--- JOB ---
Exactly the lines from the one that contains "clear_scene()" to the one that contains "obj.matrix_parent_inverse = Matrix.Identity(4)", both lines included, should be copied, and no others.

--- MATERIAL PROVIDED ---
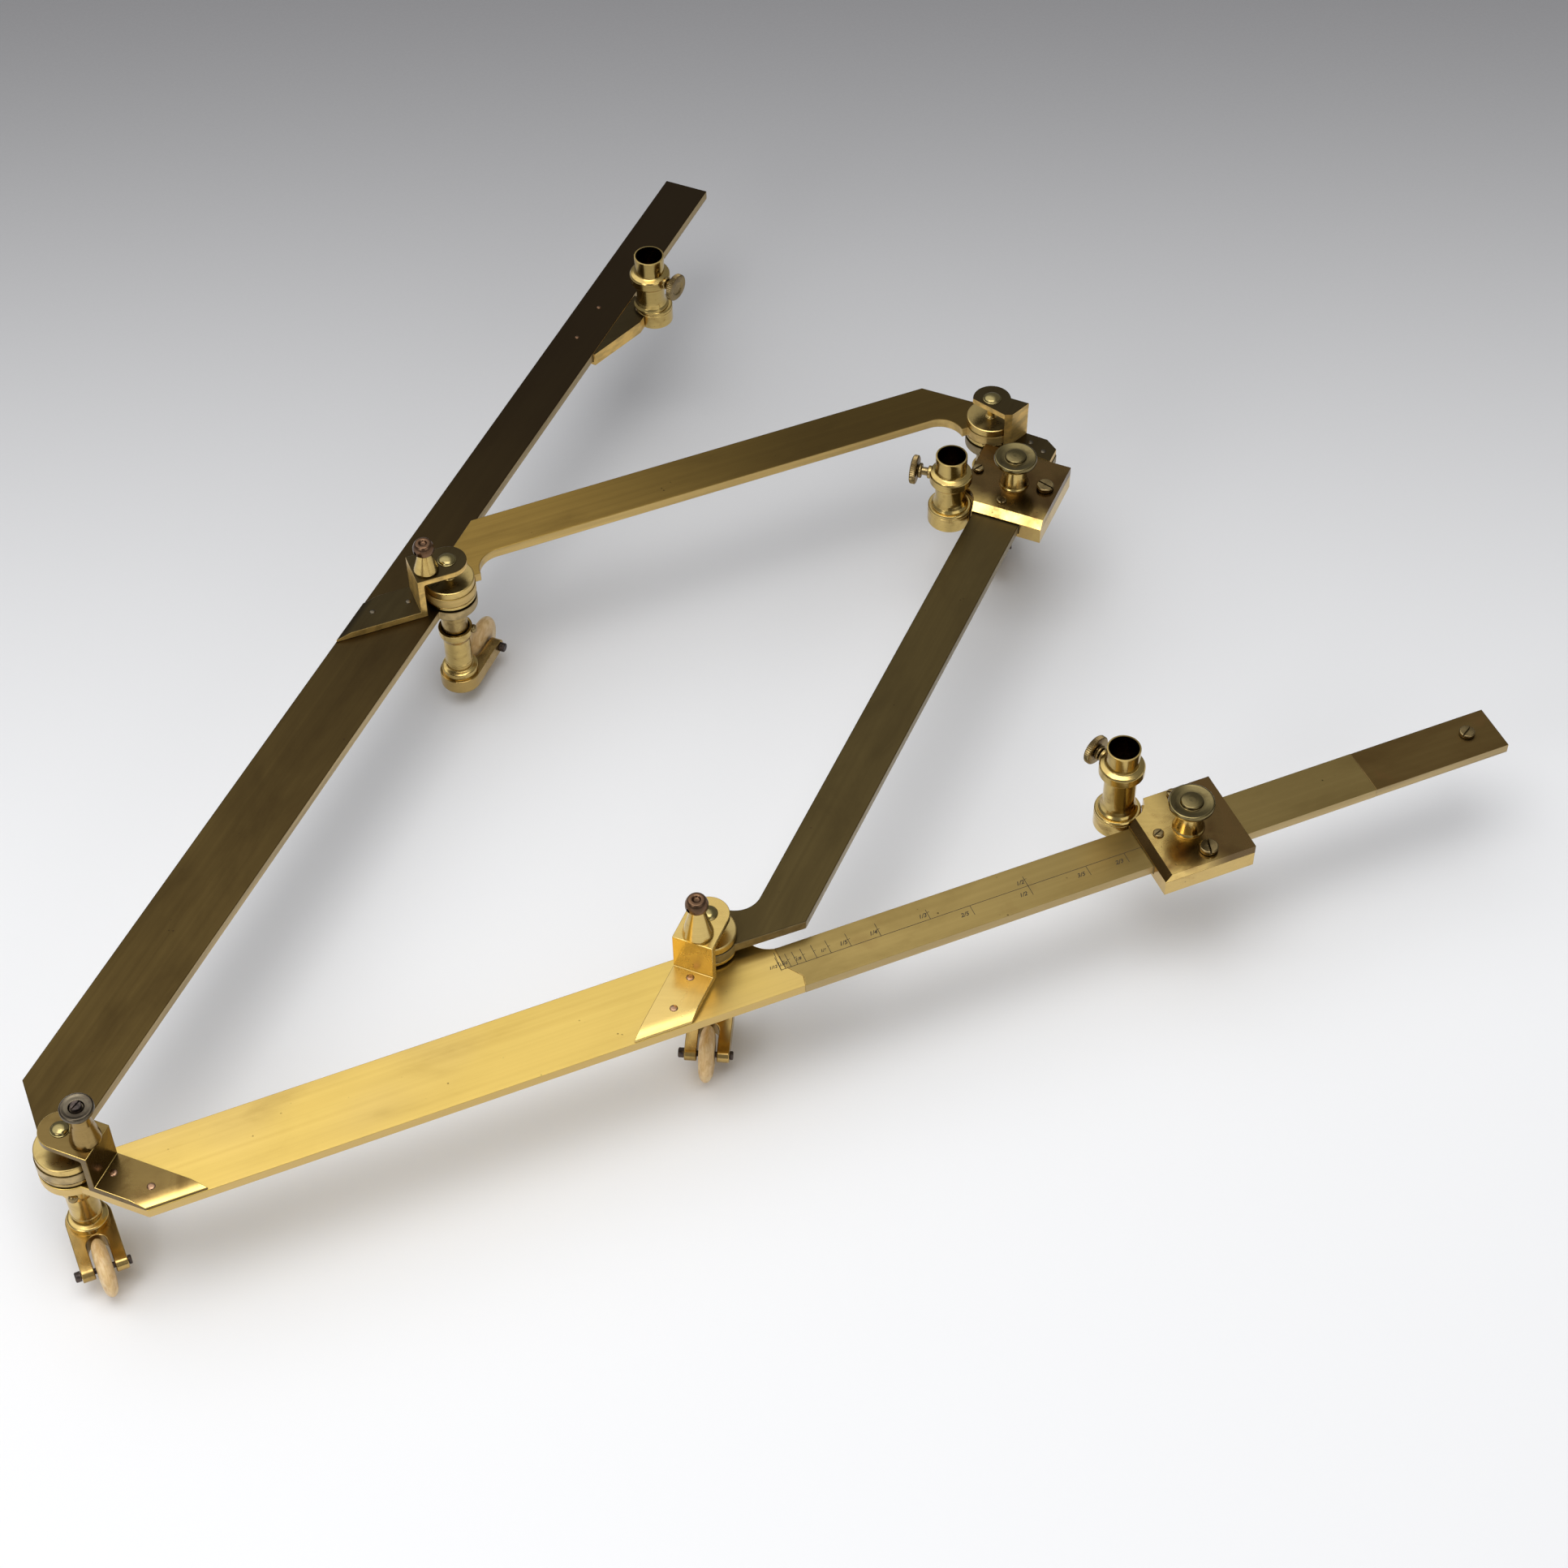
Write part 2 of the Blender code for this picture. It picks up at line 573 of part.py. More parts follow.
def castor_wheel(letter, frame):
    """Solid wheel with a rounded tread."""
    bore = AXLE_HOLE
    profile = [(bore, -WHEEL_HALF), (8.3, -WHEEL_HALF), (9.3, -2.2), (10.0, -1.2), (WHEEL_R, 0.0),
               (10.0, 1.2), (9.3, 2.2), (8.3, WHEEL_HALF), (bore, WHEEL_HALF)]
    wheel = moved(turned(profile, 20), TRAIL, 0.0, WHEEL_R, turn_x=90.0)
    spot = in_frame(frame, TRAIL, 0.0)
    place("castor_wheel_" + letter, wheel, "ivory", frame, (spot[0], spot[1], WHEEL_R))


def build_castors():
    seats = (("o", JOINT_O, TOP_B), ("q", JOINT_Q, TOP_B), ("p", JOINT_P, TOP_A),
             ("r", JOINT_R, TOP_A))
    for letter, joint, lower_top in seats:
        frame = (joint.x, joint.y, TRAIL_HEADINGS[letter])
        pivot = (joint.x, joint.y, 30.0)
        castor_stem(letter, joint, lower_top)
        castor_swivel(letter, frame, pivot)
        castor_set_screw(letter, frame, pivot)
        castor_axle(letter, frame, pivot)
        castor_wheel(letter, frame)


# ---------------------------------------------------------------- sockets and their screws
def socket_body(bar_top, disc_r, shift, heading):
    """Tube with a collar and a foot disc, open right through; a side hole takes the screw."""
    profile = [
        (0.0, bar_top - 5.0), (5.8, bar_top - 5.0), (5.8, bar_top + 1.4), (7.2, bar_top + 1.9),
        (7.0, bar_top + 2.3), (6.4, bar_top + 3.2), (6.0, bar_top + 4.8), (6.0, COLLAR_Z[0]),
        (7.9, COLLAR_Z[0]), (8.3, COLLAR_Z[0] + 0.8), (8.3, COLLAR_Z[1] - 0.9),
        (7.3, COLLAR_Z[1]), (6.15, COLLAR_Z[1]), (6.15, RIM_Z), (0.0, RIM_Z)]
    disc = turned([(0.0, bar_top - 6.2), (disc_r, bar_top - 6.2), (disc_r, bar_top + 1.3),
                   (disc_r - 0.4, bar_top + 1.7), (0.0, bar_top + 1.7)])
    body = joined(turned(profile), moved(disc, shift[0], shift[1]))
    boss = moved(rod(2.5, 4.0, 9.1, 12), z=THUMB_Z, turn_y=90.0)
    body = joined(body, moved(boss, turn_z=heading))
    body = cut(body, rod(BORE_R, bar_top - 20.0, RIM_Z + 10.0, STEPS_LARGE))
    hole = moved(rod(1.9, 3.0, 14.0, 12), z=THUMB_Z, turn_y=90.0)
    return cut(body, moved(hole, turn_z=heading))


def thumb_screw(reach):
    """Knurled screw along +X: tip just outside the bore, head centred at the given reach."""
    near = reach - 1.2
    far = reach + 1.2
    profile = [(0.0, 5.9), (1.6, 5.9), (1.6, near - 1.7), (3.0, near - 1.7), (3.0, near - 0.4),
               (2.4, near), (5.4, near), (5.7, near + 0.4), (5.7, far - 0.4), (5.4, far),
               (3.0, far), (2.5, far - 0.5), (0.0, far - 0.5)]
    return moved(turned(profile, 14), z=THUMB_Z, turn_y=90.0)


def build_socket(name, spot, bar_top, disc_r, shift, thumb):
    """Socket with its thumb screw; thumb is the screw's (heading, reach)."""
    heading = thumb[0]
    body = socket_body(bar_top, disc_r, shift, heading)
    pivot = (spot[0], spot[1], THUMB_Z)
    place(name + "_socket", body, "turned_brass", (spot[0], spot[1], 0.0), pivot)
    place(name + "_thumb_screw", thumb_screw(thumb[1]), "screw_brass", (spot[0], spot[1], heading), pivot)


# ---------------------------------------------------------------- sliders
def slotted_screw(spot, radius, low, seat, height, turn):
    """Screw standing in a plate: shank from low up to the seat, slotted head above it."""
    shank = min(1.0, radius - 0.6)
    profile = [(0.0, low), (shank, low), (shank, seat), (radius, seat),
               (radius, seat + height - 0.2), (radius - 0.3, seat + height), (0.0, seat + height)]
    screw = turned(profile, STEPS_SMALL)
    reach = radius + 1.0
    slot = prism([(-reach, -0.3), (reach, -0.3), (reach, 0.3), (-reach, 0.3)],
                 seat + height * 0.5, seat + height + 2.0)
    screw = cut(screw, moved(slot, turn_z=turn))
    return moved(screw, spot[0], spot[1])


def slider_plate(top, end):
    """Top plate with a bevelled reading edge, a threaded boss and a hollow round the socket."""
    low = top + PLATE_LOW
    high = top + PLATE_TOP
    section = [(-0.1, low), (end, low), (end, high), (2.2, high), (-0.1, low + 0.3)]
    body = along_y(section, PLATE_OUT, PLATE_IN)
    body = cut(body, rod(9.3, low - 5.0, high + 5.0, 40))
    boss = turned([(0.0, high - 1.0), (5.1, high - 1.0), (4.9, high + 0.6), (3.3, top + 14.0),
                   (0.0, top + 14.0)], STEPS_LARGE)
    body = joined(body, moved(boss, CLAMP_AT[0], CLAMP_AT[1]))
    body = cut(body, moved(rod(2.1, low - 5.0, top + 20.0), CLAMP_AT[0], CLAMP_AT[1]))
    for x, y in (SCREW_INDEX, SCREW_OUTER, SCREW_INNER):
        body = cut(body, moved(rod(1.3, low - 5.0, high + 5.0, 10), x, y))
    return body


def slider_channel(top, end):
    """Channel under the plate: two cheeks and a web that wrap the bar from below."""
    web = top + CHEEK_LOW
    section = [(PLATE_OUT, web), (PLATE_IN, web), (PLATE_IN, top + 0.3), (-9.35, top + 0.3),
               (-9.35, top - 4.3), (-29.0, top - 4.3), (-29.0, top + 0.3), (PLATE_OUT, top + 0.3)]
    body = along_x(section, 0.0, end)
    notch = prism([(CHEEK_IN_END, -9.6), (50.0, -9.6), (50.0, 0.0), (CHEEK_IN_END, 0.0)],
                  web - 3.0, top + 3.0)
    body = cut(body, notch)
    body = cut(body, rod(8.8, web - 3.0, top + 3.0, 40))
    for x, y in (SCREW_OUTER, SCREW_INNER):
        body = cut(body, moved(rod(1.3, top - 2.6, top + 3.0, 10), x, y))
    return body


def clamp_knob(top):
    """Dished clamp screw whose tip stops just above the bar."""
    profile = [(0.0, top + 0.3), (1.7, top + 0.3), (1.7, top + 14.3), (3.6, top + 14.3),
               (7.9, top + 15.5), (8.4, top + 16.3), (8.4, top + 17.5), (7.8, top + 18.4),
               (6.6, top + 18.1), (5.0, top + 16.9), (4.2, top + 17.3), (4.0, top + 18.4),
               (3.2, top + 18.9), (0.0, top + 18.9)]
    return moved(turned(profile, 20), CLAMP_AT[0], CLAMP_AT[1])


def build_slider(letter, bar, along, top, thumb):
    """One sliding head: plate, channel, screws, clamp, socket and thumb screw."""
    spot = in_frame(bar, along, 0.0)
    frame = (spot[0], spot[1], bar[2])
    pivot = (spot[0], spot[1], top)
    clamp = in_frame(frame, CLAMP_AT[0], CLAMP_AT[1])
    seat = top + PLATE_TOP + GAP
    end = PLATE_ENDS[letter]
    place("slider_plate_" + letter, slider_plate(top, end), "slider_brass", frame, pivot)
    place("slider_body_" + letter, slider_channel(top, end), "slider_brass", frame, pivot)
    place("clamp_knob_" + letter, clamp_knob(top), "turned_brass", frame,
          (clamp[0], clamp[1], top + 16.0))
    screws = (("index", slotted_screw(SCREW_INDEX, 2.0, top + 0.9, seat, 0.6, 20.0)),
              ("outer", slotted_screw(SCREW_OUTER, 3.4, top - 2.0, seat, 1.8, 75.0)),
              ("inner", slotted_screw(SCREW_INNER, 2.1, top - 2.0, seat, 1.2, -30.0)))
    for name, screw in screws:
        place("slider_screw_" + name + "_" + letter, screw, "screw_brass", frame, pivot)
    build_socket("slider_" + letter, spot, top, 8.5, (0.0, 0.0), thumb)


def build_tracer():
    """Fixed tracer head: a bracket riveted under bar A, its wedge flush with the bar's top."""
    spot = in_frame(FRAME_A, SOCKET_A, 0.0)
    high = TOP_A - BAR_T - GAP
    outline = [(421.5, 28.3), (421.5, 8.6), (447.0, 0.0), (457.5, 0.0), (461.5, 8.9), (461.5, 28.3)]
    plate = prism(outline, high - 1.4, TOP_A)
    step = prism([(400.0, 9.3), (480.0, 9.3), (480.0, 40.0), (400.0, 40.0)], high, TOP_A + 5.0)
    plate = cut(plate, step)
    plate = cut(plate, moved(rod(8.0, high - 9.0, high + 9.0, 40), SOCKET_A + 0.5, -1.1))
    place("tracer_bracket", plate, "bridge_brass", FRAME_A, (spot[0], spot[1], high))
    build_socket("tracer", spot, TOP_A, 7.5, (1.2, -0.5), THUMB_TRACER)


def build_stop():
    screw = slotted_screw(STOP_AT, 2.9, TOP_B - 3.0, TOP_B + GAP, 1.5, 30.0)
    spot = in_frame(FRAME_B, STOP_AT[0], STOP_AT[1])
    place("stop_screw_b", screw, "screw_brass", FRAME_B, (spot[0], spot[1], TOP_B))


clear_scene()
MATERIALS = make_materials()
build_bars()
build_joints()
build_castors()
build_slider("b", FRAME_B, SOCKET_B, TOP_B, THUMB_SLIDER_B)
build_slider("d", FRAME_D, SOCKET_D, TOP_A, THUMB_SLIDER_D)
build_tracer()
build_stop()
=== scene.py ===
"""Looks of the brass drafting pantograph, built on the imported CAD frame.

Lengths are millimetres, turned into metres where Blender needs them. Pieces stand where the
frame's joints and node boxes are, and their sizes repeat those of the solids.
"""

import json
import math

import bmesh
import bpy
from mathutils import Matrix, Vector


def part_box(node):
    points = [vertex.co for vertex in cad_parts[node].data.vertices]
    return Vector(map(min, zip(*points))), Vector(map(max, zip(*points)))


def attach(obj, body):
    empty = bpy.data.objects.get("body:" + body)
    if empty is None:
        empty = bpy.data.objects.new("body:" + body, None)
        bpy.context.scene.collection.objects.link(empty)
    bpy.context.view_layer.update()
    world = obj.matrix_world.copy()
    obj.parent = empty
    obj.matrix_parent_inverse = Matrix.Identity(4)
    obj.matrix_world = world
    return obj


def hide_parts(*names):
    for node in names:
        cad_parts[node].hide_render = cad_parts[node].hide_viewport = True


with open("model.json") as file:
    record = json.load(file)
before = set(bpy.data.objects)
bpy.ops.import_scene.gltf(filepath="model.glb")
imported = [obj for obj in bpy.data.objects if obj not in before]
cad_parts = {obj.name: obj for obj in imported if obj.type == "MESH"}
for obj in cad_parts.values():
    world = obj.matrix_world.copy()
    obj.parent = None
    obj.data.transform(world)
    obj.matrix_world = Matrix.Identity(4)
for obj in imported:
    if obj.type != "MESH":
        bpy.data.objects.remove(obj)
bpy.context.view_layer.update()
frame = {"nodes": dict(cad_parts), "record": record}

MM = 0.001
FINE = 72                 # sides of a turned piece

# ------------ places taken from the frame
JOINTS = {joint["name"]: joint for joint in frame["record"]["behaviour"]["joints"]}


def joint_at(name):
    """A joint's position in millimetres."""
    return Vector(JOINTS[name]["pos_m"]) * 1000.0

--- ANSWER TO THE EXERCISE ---
clear_scene()
MATERIALS = make_materials()
build_bars()
build_joints()
build_castors()
build_slider("b", FRAME_B, SOCKET_B, TOP_B, THUMB_SLIDER_B)
build_slider("d", FRAME_D, SOCKET_D, TOP_A, THUMB_SLIDER_D)
build_tracer()
build_stop()
=== scene.py ===
"""Looks of the brass drafting pantograph, built on the imported CAD frame.

Lengths are millimetres, turned into metres where Blender needs them. Pieces stand where the
frame's joints and node boxes are, and their sizes repeat those of the solids.
"""

import json
import math

import bmesh
import bpy
from mathutils import Matrix, Vector


def part_box(node):
    points = [vertex.co for vertex in cad_parts[node].data.vertices]
    return Vector(map(min, zip(*points))), Vector(map(max, zip(*points)))


def attach(obj, body):
    empty = bpy.data.objects.get("body:" + body)
    if empty is None:
        empty = bpy.data.objects.new("body:" + body, None)
        bpy.context.scene.collection.objects.link(empty)
    bpy.context.view_layer.update()
    world = obj.matrix_world.copy()
    obj.parent = empty
    obj.matrix_parent_inverse = Matrix.Identity(4)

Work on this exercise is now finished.